Viene duro el milenio. En sus mismísimos albores, vimos desplomarse los dos lirios gemelos del sueño americano, donde habitaba, majestuosa, la modernidad. Y no dimos crédito. Luego vimos una guerra en directo. Y costó presenciarla. Y le llegó el turno a Europa, cuando estallaron los trenes. Ya no hay día que no albergue un desastre improbable: mares que nos engullen, huracanes que no se detienen ni ante las puertas del paraíso, lluvias que se te meten en casa y se quedan a pasar la noche, amabilísimos vecinos que trafican con dinamita, maridos que te rebanan la garganta, ríos que bajan secos como el silencio o rebosantes como la ira, hijos que juegan a matar indigentes, y muchas, muchas palabras sospechosas de no querer hacer nada. Parece que Occidente, que se creía a salvo del destino, va a tener que empezar a negociar con los Hados.

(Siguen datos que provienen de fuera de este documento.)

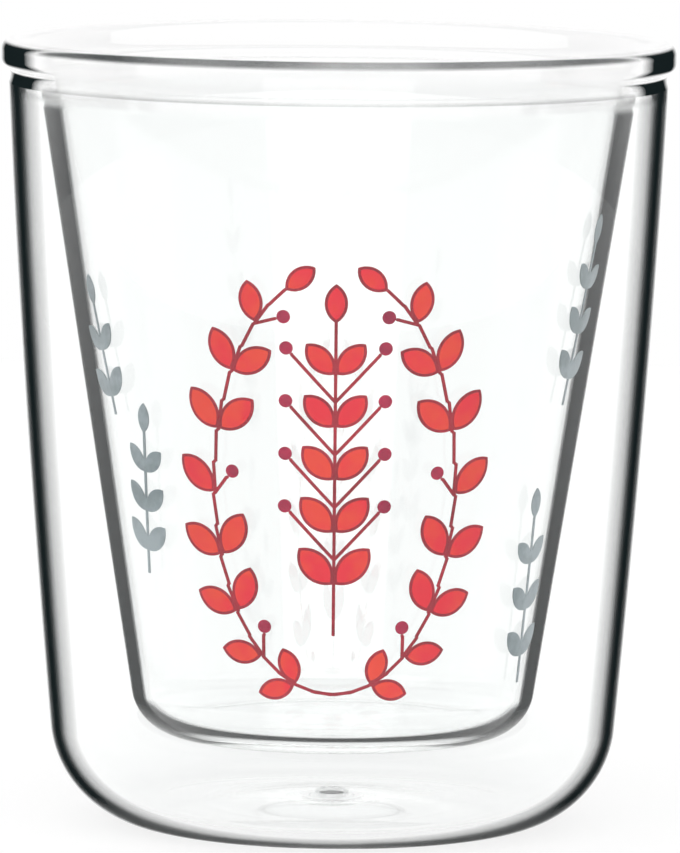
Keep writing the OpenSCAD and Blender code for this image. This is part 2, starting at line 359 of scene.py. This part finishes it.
# Share of the light that passes the solid rim unbent, which washes out the lines inside it,
# and the depth under the seam where the share comes to nothing. It reaches a little further
# down for light that leaves the glass. The vent's wall lets all light pass unbent
STRAIGHT = 0.9
VENT_STRAIGHT = 1.0
STRAIGHT_DEPTH = 1.6 * MM
LEAVING_DEPTH = 0.7 * MM

# The outside's painted shade pales towards the table, from the first height down to the second,
# and the painted shade on the underside of the bowl pales between these slopes
PALE_FROM, PALE_TO, PALE_SHARE = 5 * MM, 0 * MM, 0.80
UNDER_FROM, UNDER_TO, UNDER_SHARE = -0.3, -0.8, 0.15

# The bowl's outside is clear of painted shade again just under the seam, between these heights
SEAM_FROM, SEAM_TO = SEAM_Z - 0.3 * MM, SEAM_Z - 2 * MM

# Round its corner the bowl's painted band goes on as a painted dark line, painted shade on the
# inside face, from within the glass, at the angles where it begins to mirror. Steeper angles let
# the light pass unbent, which keeps the line of the underside faint. Both come in between these
# slopes
CORNER_SLOPE_FROM, CORNER_SLOPE_TO = 0.15, 0.4
CORNER_PAINTED_LINE = [(0.26, 0.0), (0.285, 0.97), (0.34, 0.97), (0.38, 0.0)]
CORNER_PASS_FROM, CORNER_PASS_TO, CORNER_PASS = 0.42, 0.50, 0.8

# On the outer half of the bead: its painted dark ends, painted shade where it is seen end on,
# fade out between these slopes, above and below. Its top carries a painted dark line, a painted
# reflection of the studio's dark surround, from one slope to the next and up to a third and
# fourth, which fades as it nears the ends. Its strength changes along the rim, by a noise
HALF_FROM, HALF_TO = BEAD_MIDDLE_R - 0.4 * MM, BEAD_MIDDLE_R
END_OVER_FROM, END_OVER_TO = 0.85, 0.55
END_UNDER_FROM, END_UNDER_TO = -0.6, -0.3
LINE_FROM, LINE_TO = 0.12, 0.52
LINE_TOP_FROM, LINE_TOP_TO = 0.98, 0.88
LINE_END_FROM, LINE_END_TO = 0.62, 0.50
LINE_NOISE_SCALE = 55.0
LINE_NOISE_FROM, LINE_NOISE_TO = 0.35, 0.65
LINE_LEAST, LINE_MOST = 0.55, 0.95


def rim_shade(t, edge, slope, where):
    """Painted shade: the bead is painted dark where it is seen end on, and its top gets a painted
    reflection, a line of the studio's dark surround, stronger in some stretches than in others."""
    painted_dark_ends = t.levels(edge, SHADES["rim"])
    painted_dark_ends = t.times(painted_dark_ends, t.smooth(slope, END_OVER_FROM, END_OVER_TO))
    painted_dark_ends = t.times(painted_dark_ends, t.smooth(slope, END_UNDER_FROM, END_UNDER_TO))
    stretches = t.noise(where, LINE_NOISE_SCALE)
    strength = t.remap(stretches, LINE_NOISE_FROM, LINE_NOISE_TO, LINE_LEAST, LINE_MOST)
    line = t.times(t.smooth(slope, LINE_FROM, LINE_TO), strength)
    line = t.times(line, t.smooth(slope, LINE_TOP_FROM, LINE_TOP_TO))
    line = t.times(line, t.smooth(edge, LINE_END_FROM, LINE_END_TO))
    flat = t.add("ShaderNodeVectorMath", {0: where, 1: (1, 1, 0)}, operation="MULTIPLY")
    radius = t.add("ShaderNodeVectorMath", {0: flat.outputs["Vector"]}, operation="LENGTH")
    outer_half = t.smooth(radius.outputs["Value"], HALF_FROM, HALF_TO)
    return t.times(t.most(painted_dark_ends, line), outer_half)


def glass(region):
    """Clear glass with painted shade that darkens it with how obliquely a face is seen from the
    air: a near black diffuse stands in for the studio's dark surround that a blown wall seen edge
    on would show. Light inside the glass passes freely, but for the painted line round the bowl's
    corner."""
    t = Tree(bpy.data.materials.new("glass_" + region))
    edge = t.add("ShaderNodeLayerWeight", {"Blend": 0.5}).outputs["Facing"]
    inside = t.add("ShaderNodeNewGeometry").outputs["Backfacing"]
    where = t.place()
    height = t.axis(where, "Z")
    slope = t.axis(t.add("ShaderNodeTexCoord").outputs["Normal"], "Z")

    stretch = t.add("ShaderNodeMapping", {"Vector": where, "Scale": WAVE_SCALE})
    waves = t.noise(stretch.outputs["Vector"], 1.0, detail=1.0)
    clear = t.principled(
        {
            "Base Color": (*CLEAR, 1),
            "Roughness": 0.0,
            "IOR": GLASS_IOR,
            "Transmission Weight": 1.0,
            "Normal": t.bump(waves, WAVE_STRENGTH, WAVE_DEPTH),
        }
    )

    level = t.calc("ADD", height, t.times(LEAVING_DEPTH, inside))
    unbent = t.times(STRAIGHT, t.smooth(level, SEAM_Z - STRAIGHT_DEPTH, SEAM_Z))
    shade = t.levels(edge, SHADES[region])
    if region == "vent":
        unbent = VENT_STRAIGHT
    if region == "rim":
        shade = rim_shade(t, edge, slope, where)
    if region == "outside":
        shade = t.times(shade, t.remap(height, PALE_FROM, PALE_TO, 1.0, PALE_SHARE))
    if region == "bowl_outside":
        shade = t.times(shade, t.remap(slope, UNDER_FROM, UNDER_TO, 1.0, UNDER_SHARE))
        shade = t.times(shade, t.smooth(height, SEAM_FROM, SEAM_TO))
    shade = t.times(shade, t.calc("SUBTRACT", 1.0, inside))
    if region == "bowl_inside":
        steep = t.calc("ABSOLUTE", slope, 0.0)
        corner = t.times(t.smooth(steep, CORNER_SLOPE_FROM, CORNER_SLOPE_TO), inside)
        passing = t.times(t.smooth(edge, CORNER_PASS_FROM, CORNER_PASS_TO), CORNER_PASS)
        unbent = t.most(unbent, t.times(passing, corner))
        shade = t.most(shade, t.times(t.levels(edge, CORNER_PAINTED_LINE), corner))
    # Near black diffuse: painted shade for the studio's dark surround, mixed in by the shade share
    dark = t.add("ShaderNodeBsdfDiffuse", {"Color": (*PAINTED_EDGE_SHADE, 1)}).outputs["BSDF"]
    return t.surface(t.blend(shade, t.blend(unbent, clear, t.straight()), dark))


# Enamel: the scale of the pools that it dries in and their weight in the colour, the stretch
# of the noise that its two colours span, how far its roughness swings, its body and skin
POOL_SCALE, POOL_DETAIL, POOL_ROUGHNESS, POOL_SHARE = 650.0, 3.0, 0.6, 0.45
COLOUR_FROM, COLOUR_TO = 0.40, 0.60
SMOOTHER, ROUGHER = 0.06, 0.08
ENAMEL_IOR, ENAMEL_SPECULAR = 1.5, 0.25
ENAMEL_SKIN_SCALE, ENAMEL_SKIN_DETAIL = 4200.0, 2.0
ENAMEL_SKIN_STRENGTH, ENAMEL_SKIN_DEPTH = 0.25, 0.02 * MM


def enamel(name, low, high, patch, roughness):
    """Fired glass enamel: colour that shifts from figure to figure and pools unevenly in
    each, and a fine satin skin. patch is the scale of the shift."""
    t = Tree(bpy.data.materials.new(name))
    where = t.place()
    pools = t.noise(where, POOL_SCALE, POOL_DETAIL, POOL_ROUGHNESS)
    both = t.mix(POOL_SHARE, t.noise(where, patch), pools)
    skin = t.noise(where, ENAMEL_SKIN_SCALE, ENAMEL_SKIN_DETAIL)
    paint = t.principled(
        {
            "Base Color": t.ramp(both, [(COLOUR_FROM, low), (COLOUR_TO, high)]),
            "Roughness": t.remap(pools, 0.0, 1.0, roughness - SMOOTHER, roughness + ROUGHER),
            "IOR": ENAMEL_IOR,
            "Specular IOR Level": ENAMEL_SPECULAR,
            "Normal": t.bump(skin, ENAMEL_SKIN_STRENGTH, ENAMEL_SKIN_DEPTH),
        }
    )
    return t.surface(paint)


# Silicone: its two shades, its body, its moulded skin, and the share of light that passes
# it unbent
SILICONE_DEEP, SILICONE_PALE = (0.93, 0.97, 0.97), (0.98, 0.99, 0.99)
SHADE_FROM, SHADE_TO = 0.3, 0.7
SILICONE_ROUGHNESS, SILICONE_IOR, SILICONE_CLEAR = 0.22, 1.41, 0.95
SILICONE_SKIN_SCALE, SILICONE_SKIN_DETAIL = 900.0, 3.0
SILICONE_SKIN_STRENGTH, SILICONE_SKIN_DEPTH = 0.3, 0.05 * MM
SILICONE_STRAIGHT = 0.7


def silicone(name):
    """Clear silicone, a little milky, with a moulded skin. As it wets the glass, most light
    passes it unbent."""
    t = Tree(bpy.data.materials.new(name))
    skin = t.noise(t.place(), SILICONE_SKIN_SCALE, SILICONE_SKIN_DETAIL)
    body = t.principled(
        {
            "Base Color": t.ramp(skin, [(SHADE_FROM, SILICONE_DEEP), (SHADE_TO, SILICONE_PALE)]),
            "Roughness": SILICONE_ROUGHNESS,
            "IOR": SILICONE_IOR,
            "Transmission Weight": SILICONE_CLEAR,
            "Normal": t.bump(skin, SILICONE_SKIN_STRENGTH, SILICONE_SKIN_DEPTH),
        }
    )
    return t.surface(t.blend(SILICONE_STRAIGHT, body, t.straight()))


def dress(node, material):
    """Gives a node of the frame its material."""
    mesh = frame["nodes"][node].data
    mesh.materials.clear()
    mesh.materials.append(material)
    mesh.polygons.foreach_set("material_index", [0] * len(mesh.polygons))


body = lathe("glass_body", glass_section(), TURNS)
for region in REGIONS:
    body.data.materials.append(glass(region))
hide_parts("outer_wall", "inner_wall", "fused_rim")
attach(body, "root")

red = enamel("red_enamel", (0.96, 0.016, 0.040), (0.99, 0.062, 0.030), 130.0, 0.34)
crimson = enamel("crimson_enamel", (0.34, 0.006, 0.022), (0.48, 0.012, 0.034), 160.0, 0.32)
berry = enamel("berry_enamel", (0.36, 0.004, 0.050), (0.55, 0.010, 0.070), 160.0, 0.30)
slate = enamel("grey_enamel", (0.24, 0.30, 0.32), (0.41, 0.48, 0.51), 140.0, 0.34)
dress("front_leaf_print", red)
dress("front_outline_print", crimson)
dress("front_berry_print", berry)
dress("left_print", slate)
dress("right_print", slate)
dress("vent_plug", silicone("silicone"))


# Levels of the surround: on the camera's side, where the glass would mirror it over the
# print, and for light that comes through the glass from there; behind the cup, where it
# makes up for what the many faces of the glass throw back, and the two shares of the way at
# which the back begins and is full; for what scatters its light; and for the eye
ROOM_MIRRORED = 0.1
ROOM_THROUGH = 1.0
BACK_LEVEL = 1.05
BACK_FROM, BACK_TO = 0.1, 0.7
PLAIN_LEVEL = 0.85
EYE_LEVEL = 1.0

# Floor: pale, and white to the eye, with the glass's shadow kept. Between these two places
# before the cup it falls to the level of the room for the glass that mirrors it
FLOOR_R = 0.6
FLOOR_STEPS = 96
FLOOR_BELOW = 0.02 * MM
FLOOR_COLOUR = (0.9, 0.9, 0.9)
FLOOR_GLOW = 0.75
FLOOR_WHITE = 1.07
MIRROR_FROM, MIRROR_TO = -0.12, -0.05


def floor():
    """A disc that keeps the glass's shadow, mixed with plain white where the camera or the
    glass looks at it."""
    t = Tree(bpy.data.materials.new("pale_floor"))
    lit = t.add("ShaderNodeBsdfDiffuse", {"Color": (*FLOOR_COLOUR, 1)}).outputs["BSDF"]
    path = t.add("ShaderNodeLightPath").outputs
    plain = t.most(path["Is Camera Ray"], path["Is Transmission Ray"])
    seen = t.most(plain, path["Is Glossy Ray"])
    mirrored = t.remap(t.axis(t.place(), "Y"), MIRROR_FROM, MIRROR_TO, ROOM_MIRRORED, 1.0)
    level = t.mix(plain, mirrored, FLOOR_WHITE)
    white = t.add("ShaderNodeEmission", {"Strength": level}).outputs["Emission"]
    material = t.surface(t.blend(t.times(seen, FLOOR_GLOW), lit, white))
    angles = [2 * math.pi * k / FLOOR_STEPS for k in range(FLOOR_STEPS)]
    ring = [(FLOOR_R * math.cos(a), FLOOR_R * math.sin(a), 0) for a in angles]
    mesh = bpy.data.meshes.new("floor")
    mesh.from_pydata(ring, [], [list(range(FLOOR_STEPS))])
    mesh.materials.append(material)
    obj = bpy.data.objects.new("floor", mesh)
    obj.location.z = -FLOOR_BELOW
    bpy.context.scene.collection.objects.link(obj)


def world():
    """A white surround, darker on the camera's side where the glass would mirror it, and a
    plain level on what scatters light."""
    studio = bpy.data.worlds.new("studio")
    bpy.context.scene.world = studio
    t = Tree(studio)
    path = t.add("ShaderNodeLightPath").outputs
    way = t.add("ShaderNodeTexCoord").outputs["Generated"]
    room = t.mix(path["Is Transmission Ray"], ROOM_MIRRORED, ROOM_THROUGH)
    by_glass = t.remap(t.axis(way, "Y"), BACK_FROM, BACK_TO, room, BACK_LEVEL)
    by_rest = t.mix(path["Is Diffuse Ray"], EYE_LEVEL, PLAIN_LEVEL)
    level = t.mix(t.most(path["Is Glossy Ray"], path["Is Transmission Ray"]), by_rest, by_glass)
    white = t.add("ShaderNodeBackground", {"Color": (1, 1, 1, 1), "Strength": level})
    t.add("ShaderNodeOutputWorld", {"Surface": white.outputs["Background"]})


def softbox(name, place, size, watts):
    lamp = bpy.data.lights.new(name, "AREA")
    lamp.shape = "RECTANGLE"
    lamp.size, lamp.size_y = size
    lamp.energy = watts
    obj = bpy.data.objects.new(name, lamp)
    obj.location = place
    aim = Vector((0, 0, CUP_H / 2)) - Vector(place)
    obj.rotation_euler = aim.to_track_quat("-Z", "Y").to_euler()
    obj.visible_glossy = False
    bpy.context.scene.collection.objects.link(obj)


# Camera: fitted to the photograph's rims and base
CAMERA_AWAY = 1232 * MM
CAMERA_H = 181.3 * MM
CAMERA_TILT = math.radians(6.03)
CAMERA_ROLL = math.radians(0.58)
CAMERA_SIDE = 0.6 * MM
FOCUS_PX = 9680
IMAGE_H_PX = 853
SENSOR = 36
CLIP_NEAR, CLIP_FAR = 0.01, 20


def camera():
    data = bpy.data.cameras.new("camera")
    data.sensor_width = SENSOR
    data.lens = FOCUS_PX * SENSOR / IMAGE_H_PX
    data.clip_start, data.clip_end = CLIP_NEAR, CLIP_FAR
    obj = bpy.data.objects.new("camera", data)
    turn = Matrix.Rotation(math.pi / 2 - CAMERA_TILT, 4, "X") @ Matrix.Rotation(CAMERA_ROLL, 4, "Z")
    obj.matrix_world = Matrix.Translation((CAMERA_SIDE, -CAMERA_AWAY, CAMERA_H)) @ turn
    bpy.context.scene.collection.objects.link(obj)
    bpy.context.scene.camera = obj


# Bounces that the many faces of the glass need
THROUGH_BOUNCES, GLOSSY_BOUNCES, DIFFUSE_BOUNCES = 24, 12, 4

floor()
world()
softbox("softbox_front", (0.0, -1.2, 0.65), (1.6, 1.0), 10.0)
softbox("softbox_left", (-0.7, -0.4, 0.8), (0.5, 0.5), 1.0)
camera()

scene = bpy.context.scene
scene.view_settings.view_transform = "Standard"
scene.cycles.max_bounces = THROUGH_BOUNCES
scene.cycles.transmission_bounces = THROUGH_BOUNCES
scene.cycles.glossy_bounces = GLOSSY_BOUNCES
scene.cycles.diffuse_bounces = DIFFUSE_BOUNCES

Porque yo no sé si lo habrá más inhóspito – por aquello de que todo es empeorable -, pero se diría que vamos por mal camino. Y España a la cabeza, como de costumbre. Adalides de cualquier empresa, gloriosa o descabellada, que se nos ponga por delante, no descansaremos hasta pasar a los anales de la estulticia. Un país de denodados pacifistas donde te pegan un tiro a las primeras de cambio por decir lo que piensas o porque simplemente, como en la canción, pasabas por allí. Un país que no admite la moralidad como argumento y donde, sin embargo, no hay quien llame a las cosas por su nombre. Un país que propugna a un tiempo la alianza de civilizaciones y la más implacable autoconfrontación. Un país donde los únicos derechos que se respetan son los más cuestionables o los que a nadie le interesa ejercer. Un país que, como la sombra de Don Quijote, va por esos rumbos de Dios desfaciendo entuertos y sin camisa.
Puede que los países tengan lo que se merecen, y a esta vieja piel de toro se le estén deshilachando las costuras. Hartos de tanto fandango, de tantas coartadas para el poder y la avaricia, de tanta escaramuza y tanta dicotomía, nos hemos sumido en el frenesí de la desesperanza. Hay quien dice que progresamos. No sé. Tenemos una especie de riqueza vulgar y corrupta. Una especie de cultura arrojadiza que sólo florece a un lado u otro de la trinchera. Y una especie de libertad que, de tanto interpretarla sin partitura, suena a milonga desafinada. Desde que se nos hundieron los barcos y el orgullo, allá por el 98, esto se parece a un sálvese quien pueda: ¿Cómo era aquello? Español es aquél que no puede ser otra cosa…
A España el milenio la ha cogido descreída y banal. Vacía y ruidosa. Frívola e ignorante. Muy sobrada de proyectos y muy necesitada de ideas. Tan desnuda de carnes como «el rey transparente”. Aquí el que no se avergüenza del pasado se escandaliza del futuro, y el que no presume de ladrón se precia de inútil, y ya no sabemos ni en qué lengua hablamos, ni en qué dioses creemos, ni qué paisaje es el nuestro, ni en qué glorias ardimos, ni qué dicha esperamos. Se nos ha quedado enjuta, casi intangible, la hidalguía, mientras engordamos nuestras viejas contiendas. Cómo cansan, España y sus mitades.
Cómo cansa este extraño milenio que iba a traernos de golpe el fin del mundo y amenaza con cumplir su promesa, aunque sea a fuego lento. Saldremos de ésta, seguro, pero casi sin resuello. Porque habrá que educar a los niños deseducados, y recuperar los modales perdidos, y reabrir los libros polvorientos, y volver a decir lo ya dicho, y atizar viejas lumbres mortecinas, y cegarle el nido a las arañas, y podar los rosales, y devolverle la virtud a los verbos, y poner cada cosa en su sitio, y amonestar a los césares. Para que sepan que el pueblo, mientras arde Roma, está ahíto de sus caprichos y sus arpas.